When one thinks of anything judicial the mind probably swirls to grand old courthouses, thick paper binders and oh-not-so-young ladies and gentlemen wearing wigs. No-one is smiling. While these stereotypes are true to some point in every legal system even today and seem to be a signature label for the judicial profession, judicial systems are changing and are looking for new ways and tools that would allow them to retain the image of a judge as an authority, but to portray him as a member of the society as well. Some of these changes are made consciously, others come out of pure necessity and technological progress.
A good example of a conscious transformation, taken by the judiciary to bring it closer to society, including the youth – is to include assessment of soft competences as one of the requirements in selecting a future judge. The research, carried out by the experts in the project “Portrait of a Judge”, shows that a number of countries have either changed their selection procedures to this end, or are debating on doing so. Such competences may, for example, include, awareness of the environment, active listening skills, self-confidence and authenticity, collaboration and other. In fact, the research shows that in 2014, when reforming the judicial system, the Netherlands have gone a step further and adopted a clear description of what kind of a judge is needed by a modern society, reflecting that in a National (job) profile of a judge. This document reveals that in order to successfully complete the selection procedure proper understanding of the society and the ongoing processes therein is necessary. For example, external orientation is listed as one of the circumstances in which a judge is working. It is described as ensuring the settlement of disputes in a manner that contributes to the solution of the underlying problems of the parties and society and that, in general, takes into account the sense of justice of the citizens. The skill required by a judge to address it is awareness of the environment. A prospective judge is expected to actively observe social developments and form one’s own understanding relevant in the context of judicial activities; to seek familiar, new and contradictory information and diverse perspectives that may influence decision and process of deciding; and to be aware of the influence of differences and the background of the parties.
Although only one example is put forward here, several counties across Europe have chosen to introduce soft competences, as a part of the judicial selection procedure. It is clear that the assessment of such competences, together with an aim to have a judiciary that mirrors a composition of the society is a very important step that allows to bring closer the youth and other groups of the society as well.
Another change that is also ongoing in a number of judiciaries and affects youth more than any other part of the society, was brought on by the technological progress and digitalization and further reinforced by the Covid-19 pandemics. While inconceivable of 15 years ago, an “electronic case” is paving its way even in the most tradition oriented European judiciaries.
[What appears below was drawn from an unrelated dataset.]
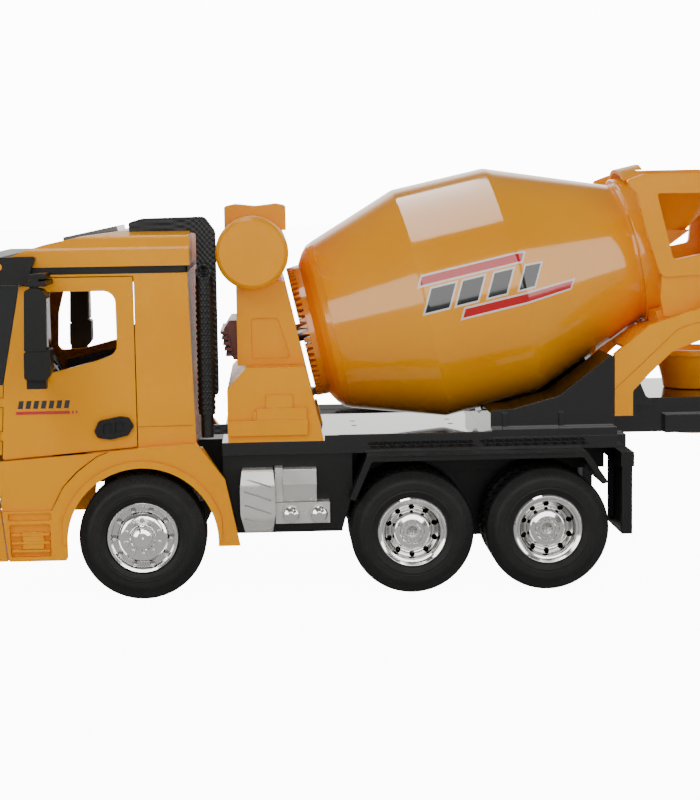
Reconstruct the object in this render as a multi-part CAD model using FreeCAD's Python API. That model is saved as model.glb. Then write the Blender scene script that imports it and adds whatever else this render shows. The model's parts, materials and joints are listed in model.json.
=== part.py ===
import FreeCAD, Part
import math
import os
from FreeCAD import Vector as V

os.makedirs("parts", exist_ok=True)

# Toy concrete mixer truck.  The truck faces -X, +Z is up, the ground is z = 0.
# Lengths are measured from the front axle along x; SHIFT centres the truck.
SHIFT = -112.0

# running gear
AXLES = (0.0, 112.4, 169.4)
TYRE_R = (26.5, 26.0, 26.0)
RIM_R = (15.2, 14.8)
WHEEL_OUT = 64.0
FRONT_W = 20.0
REAR_W = 36.0
SHAFT_R = 2.0
RUN = 0.05
KINGPIN_Y = 37.0
ARM = 12.0
RIM_HOLES = 10

# drum, in its own frame: s along the axis, r from the axis
TILT = 12.8
DRUM_X = 81.95
DRUM_Z = 109.1
DRUM = ((0.0, 38.2), (40.0, 51.8), (81.5, 51.5), (134.0, 31.0))
WALL = 1.8
COLLAR_R = 33.2
COLLAR_S = (135.5, 142.0)
FACE_TEETH = 64
PINION_TEETH = 12
FACE_R = 27.0
TOOTH_ROOT = -10.6
TOOTH_TIP = -13.7
SHAFT_S = (-33.0, -2.0)
PEDESTAL_FACE = -15.5

# body
CAB_Y = 60.0
CAB_TOP = 136.0
FLOOR = 62.0
DECK_TOP = 64.5
DECK_Y = 56.0
TANK = (47.7, 143.3)
TANK_R = 15.2
HINGE = (-58.2, -59.8)
POT_X = 245.0
FOLD = (265.0, 84.0)


def box(x0, x1, y0, y1, z0, z1):
    return Part.makeBox(x1 - x0, y1 - y0, z1 - z0, V(x0, y0, z0))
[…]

The extent to which it is implemented varies from country to country – while in certain countries one may only lodge a claim and other court documents online, in the others it goes as far as a possibility to attend online court hearings. This tool has been such a hot topic lately that even international organizations have adopted guidelines on videoconferencing in judicial proceedings. Needless to say this progress depends very much on the technological literacy of the population. Thus on the one hand is primarily used by the youth, on the other, it also turns court into something very accessible, somewhat like the rest of the services and therefore more appealing for the younger portion of the society.
It may be therefore be concluded that either consciously or spurred by an absolute necessity the judicial systems and judiciary are, in fact, bringing themselves closer to the society in general and youth in particular.
 The research by „The Portrait of a Judge“ team shows that soft competences are already measured in: Czech Republic, Estonia, Germany, Latvia, Lithuania, Slovak Republic, the Netherlands.